Glacier 51 e Rubia Gallega
Se con questo piatto ci siamo allontanati dal fil rouge del menu, con il crudo di calamari ci tuffiamo di nuovo in Asia e ci allontaniamo anni luce dalla zona di comfort della moderna ristorazione. Nessuna quenelle di gelato per avere il punto freddo, tutto il piatto è freddo così come le posate per mangiarlo che arrivano direttamente dal freezer:
Crudo di calamaro, crema di carote e sommaco, salsa chimichurri.
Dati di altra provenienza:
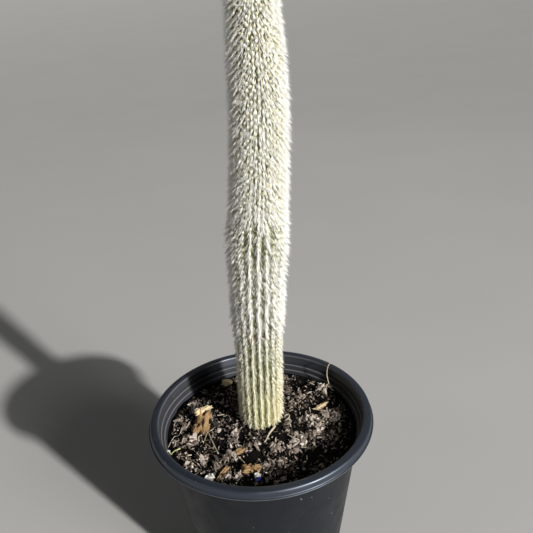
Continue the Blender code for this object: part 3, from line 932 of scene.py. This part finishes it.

Azzardo puro e forse un pizzico di inconsapevolezza, ma risultato da podio; fatto sta che alla vista, se non si avessero ulteriori indizi, sembrerebbero i noodles ghiacciati cinesi, salvo poi assaggiarli per trovare il calamaro che dopo pochi morsi si scioglie in bocca liberando tutto il suo sapore. Nonostante il gelo e il discomfort iniziale, il morso esplode in una concentrazione di gusti per niente banale.
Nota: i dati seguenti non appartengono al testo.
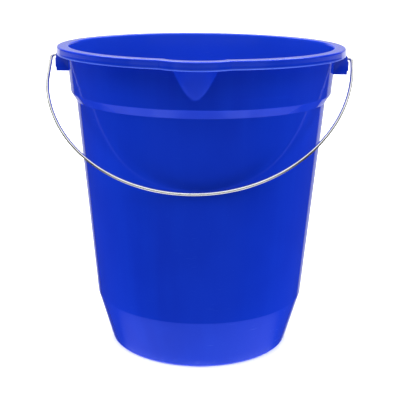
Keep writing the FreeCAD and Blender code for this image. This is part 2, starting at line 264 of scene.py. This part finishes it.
# Brightness of the surroundings as (Z of a direction, level) stops, from straight
# down to straight up. The pole levels count all round. The front and back levels
# are added where the Y of a direction has passed from one edge value to the other.
FRONT_LEVELS = [(-0.22, 0.1), (-0.17, 0.9), (-0.02, 0.9), (0.05, 0.45), (1.0, 0.45)]
FRONT_EDGE = (-0.55, -0.65)
BACK_LEVELS = [(-0.6, 0.2), (-0.4, 0.6), (-0.1, 0.6), (0.1, 0.5), (1.0, 0.5)]
BACK_EDGE = (0.80, 0.84)
POLE_LEVELS = [(-1.0, 0.9), (-0.94, 0.9), (-0.925, 1.9), (-0.89, 1.9), (-0.87, 1.1),
               (-0.83, 1.1), (-0.68, 0.45), (-0.6, 0.05), (-0.12, 0.05), (-0.09, 0.55),
               (-0.03, 0.55), (0.0, 0.05), (0.5, 0.05), (0.7, 1.5), (0.92, 1.5),
               (0.96, 0.75), (1.0, 0.75)]
# sunlight straight down and straight up: name, strength, angle across and tilt
SUNS = [
    ("overhead", 3.8, math.radians(90), 0.0),
    ("underneath", 6.6, math.radians(40), math.pi),
]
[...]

Il pre dessert, piatto che Braschi non ha mai tolto dal menù da quando era a Roma, ha un nome che è tutto un programma: Errore perfetto. In poche parole, è un piccolo shot di gelato sciolto al fiordilatte con pepe Sancho, bergamotto e uova di trota. La leggera anestesia data dal pepe (una sensazione trigeminale mica male) lo rende un assaggio molto fisico, che da semplice shot evolve in un boccone di cui si avrà memoria: un bel rimpallo di agrumi con la chiusura salata (e quasi affumicata) delle uova di trova. Gelato sciolto ma anche no, anzi sì, anzi ancora: Errore perfetto ha l’equilibrio di un piatto provato mille volte, quando invece è frutto di un solo, fortunatissimo, tentativo, preciso come una freccetta nel centro del bersaglio.
Come quella di Jack Sparrow, la bussola di Braschi non segna mai una direzione precisa, se non quella della pazza creatività che non conosce confini, ma in qualche modo disegna una strada che, ne siamo certi, porterà il Vibe ben oltre il Giappone. Valerio: creatività, sensibilità e cuore, tanto cuore.